Big-small refers to the sensation of big meeting small. Of strange scales, which seem to contrast so greatly that the moment of their meeting is like an explosion, which then collapses all distinctions between them for one instant. A unity of opposites.

If not exactly a unity of opposites, Sympathy certainly represents an extraordinary coming together of stories and ideas.

‘How did adults of a certain age not understand how the internet worked?’ Alice wonders in Sympathy. ‘There’s no end to things, no way out… nothing stays private and nothing goes away.’ Tor Udal — age undisclosed, which presumably means she may be of a generation older than Z — tackles in her novel A Thousand Paper Birds the tricky question of what happens when things do go away, as indeed they must. Jonah is mourning the death of his wife Audrey. (This is in London, by the way, but again as a place it rather resembles New York or Dublin: maybe all novels now have to be written about artsy middle-class people in big cities.)

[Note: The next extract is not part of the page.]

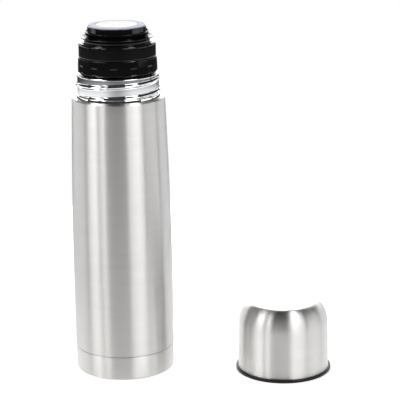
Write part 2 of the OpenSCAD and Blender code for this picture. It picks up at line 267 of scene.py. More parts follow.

Compared to Rooney’s fabulous cool and Sudjic’s many fascinations, Udall’s style seems simply careful:

His wife’s scent hangs in the air, a perfume she has worn for years. He remains in the doorway, surveying the chalk-white walls, the varnished floorboards, the embroidered red throw. The shelves are crammed with books and the memories of reading them.

Udall’s care comes into its own in the descriptions of Kew Gardens, which is as significant a character in the book as the actual characters, none of whom are quite who or what they seem, and who turn out all to be related in different ways to poor dead Audrey. Udall’s care and precision is also useful when it comes to Jonah meeting Chloe, an artist obsessed with origami, which provides a key to the rather complex shape of the novel.

She begins with a simple bird base, so basic she could do it in her sleep… In origami, thousands of objects are created from the humble square — the challenge is folding anew each time.

As the various stories become slowly connected so the grand scheme of the books is revealed. Some confusion, many lives, many voices.